Modern retail banks make money from re-investing the money you store with them at a higher rate. But increasingly, they also make money off fees. From annual credit card fees, to issuing new checks, to charging you per transaction, today’s banking is often about extracting money from customers.
At the same time, banking is about convenience. Eight short years ago, smartphones weren’t really prevalent. Today, everyone is walking around with a tricorder in their pocket. Well, not everyone, but one in five humans—so for most banks, everyone.
With this tricorder and an app my bank has thoughtfully created for me, I can do things to my money myself, from checking balances anywhere to moving funds from one account to another.
This, however, has created a ticking time bomb in the heart of retail banking. It’s exposed the tension between a fee-based structure and consumer convenience. Everyone knows this is the case. Tellers and branch managers with whom I’ve discussed it tell me so; consumers tell me so; even executives at banks acknowledge it. But producing change is much, much harder.
I’ll pick on my bank, CIBC, for two examples.
Example 1: Bank fees
The other day, I went to the bank to withdraw money from my savings account.
“There will be a $5 charge for that,” said the teller helpfully.
“Hang on a minute,” I replied. I drew my phone from my pocket, opened up the banking app, and transferred the money from savings to checking.
And there was no fee.
This exchange helped nobody. This kind of bank fee is little more than a late adopter tax. It preys on those unaware that their bank has an app, or confused by Byzantine fee structures.
Example two: monthly statements
Now consider another tradition of the banking industry—the monthly statement. Each month, CIBC prints and mails me a physical copy of my transactions, which I dutifully file. A couple of years ago, there was much fanfare around their introduction of electronic monthly statements, and the bank spent millions trying to convince customers to abandon paper.
Unfortunately, monthly electronic statements are incrementalism of the worst kind. The very idea of a monthly statement is a leftover from an era when big mainframes in the basement chewed on transactions, spitting out a batch of physical records at regular intervals. Monthly statements make no sense when I have constant access to my bank balance through my phone.
Modern bank customers don’t know it yet, but what they want isn’t digital versions of monthly statements. They want their banking history, in escrow, stored by a third party where it acts as inarguable proof. And they want access to realtime banking information, with a smart agent notifying them of unusual or important things happening to their money.
Ignoring the onslaught
Banks can see this coming. The writing is on the wall:
- There are 1.6 Billion Facebook users—and Chris Gayomali makes a great case that the real reason the company is pushing its Messenger app so aggressively is to introduce person-to-person payments. Goodbye money transfers, and maybe even Western Union.
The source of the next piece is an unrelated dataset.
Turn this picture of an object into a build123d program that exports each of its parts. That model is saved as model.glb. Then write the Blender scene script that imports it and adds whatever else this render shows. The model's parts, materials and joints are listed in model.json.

- The psychographics of younger customers, weaned on Paypal and Whatsapp, is entirely foreign to them. Consider how Millennials think about mobile payment app Venmo—which, among other things, turns your payment memo into a status update for your friends, a kind of social proof of a transaction.
- Bitcoin, blockchain, and sidechain communication give money an opinion about how, when, and where it will be used. Money is code. Contracts are inseparable from the value they represent, and terms and conditions can be communicated, inherited, and enforced. Smart money makes today’s currency look downright flawed.
- Even if you set aside the rise of cryptocurrency, there are many multi-Billion-dollar micropayment companies weaned on adult content and gambling that are now looking to go legitimate. And companies like Square and Stripe disrupting point-of-sale retail.
- Apple’s payment tools loom large. Not just because every device comes with an iTunes account, but also because now every physical device is a multi-factor authentication tool you carry everywhere. Google Wallet won’t be far behind. Phones have nearfield payment, fingerprint detection, location awareness. But more importantly, they have realtime communication, allowing transaction confirmation to happen in front of your eyes.
- Foundation Capital’s Charles Moldow says microlending and re-tooling the way we borrow and share money is a Trillion dollar opportunity hiding in plain sight. He’s probably being conservative.
If you’re a bank, none of this is news to you. It’s an existential threat that’s been coming for decades. And yet, you can’t change. Your entire organization is built around fee structures, physical offices, monthly interactions. Your only alternative is to start from scratch with a parallel, competing banking model, which would immediately cannibalize your existing business.
Part of the problem is regulation. Banks have people’s money, and for this, they need to be insured. Insurance requires predictability, and that means structure and risk avoidance. So the nature of banking regulation makes innovation difficult.
Another factor is the inability to fail. When Paypal was rolling out its offering, the company wasn’t certified in most U.S. states. Neither was Visa, which had aspirations for its own web payment system. But where Visa had to wait to be compliant throughout North America, Paypal could forge ahead: small companies with nothing to lose can ask for forgiveness instead of waiting for permission.
It’s a tough problem, and banks can’t easily innovate, but innovate they must if they hope to survive. The future of money is just fine. The future of banking, on the other hand, dangles by a thread.